The same logic applies for rotating around a vertical line $$x=h$$, but you'll be integrating with respect to y. The radius will be $$|g(y)-h|$$, calculated as (Right - Left).

Did you know?

The Greek mathematician Archimedes used a method incredibly similar to this over 2000 years ago! He mentally sliced up shapes into thin pieces to find their volumes and areas, a method called the "method of exhaustion." He was doing calculus without even calling it calculus!

Key Takeaway for Volume

Volume of revolution is found by adding up infinite thin discs. The master formula is $$ V = \pi \int (\text{radius})^2 \times (\text{thickness}) $$. The hardest part is correctly identifying the radius based on the axis of rotation. Always draw a picture to help you see it!
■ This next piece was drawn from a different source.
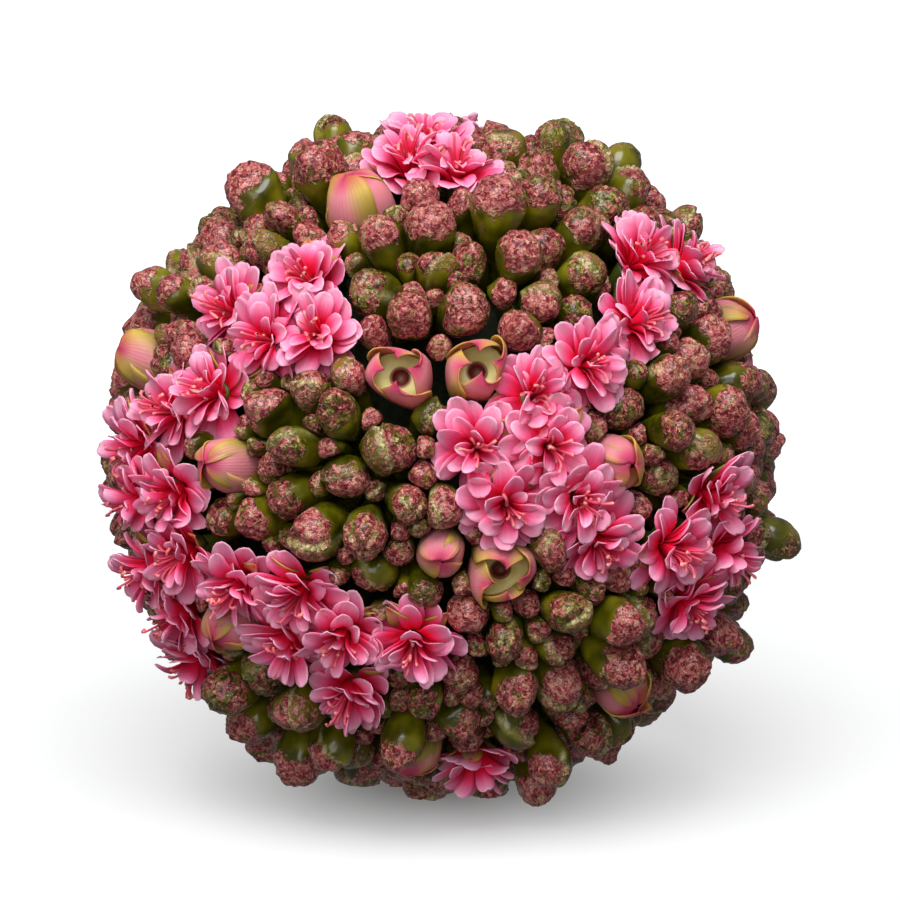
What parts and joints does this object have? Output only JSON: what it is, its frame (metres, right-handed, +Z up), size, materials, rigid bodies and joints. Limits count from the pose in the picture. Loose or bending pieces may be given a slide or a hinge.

Final Summary & Quick Reference

Area
  • Area under $$f(x)$$ vs. x-axis: $$ \int_a^b f(x) \,dx $$. (Be careful with regions below the axis!)
  • Area between $$f(x)$$ and $$g(x)$$: $$ \int_a^b (\text{Top Curve} - \text{Bottom Curve}) \,dx $$.
Volume (Disc/Washer Method)
  • Rotation about x-axis:
    Radius $$r(x) = f(x)$$.
    $$ V = \pi \int_a^b [f(x)]^2 \,dx $$
  • Rotation about y-axis:
    Function must be $$x=g(y)$$. Radius $$r(y) = g(y)$$.
    $$ V = \pi \int_c^d [g(y)]^2 \,dy $$
  • Rotation about horizontal line $$y=k$$:
    Radius $$r(x) = |f(x)-k|$$.
    $$ V = \pi \int_a^b [f(x)-k]^2 \,dx $$
  • For regions with holes (Washer Method):
    Use $$ V = \pi \int_a^b ([\text{Outer Radius}]^2 - [\text{Inner Radius}]^2) \,dx $$.

You've reached the end! These applications are a big step, but they are also very systematic. The key to success is to always, always, always draw a sketch of the region and a representative rectangle/disc. This will help you visualize the problem and set up the correct integral.

Keep practicing, and you'll master this in no time. You've got this!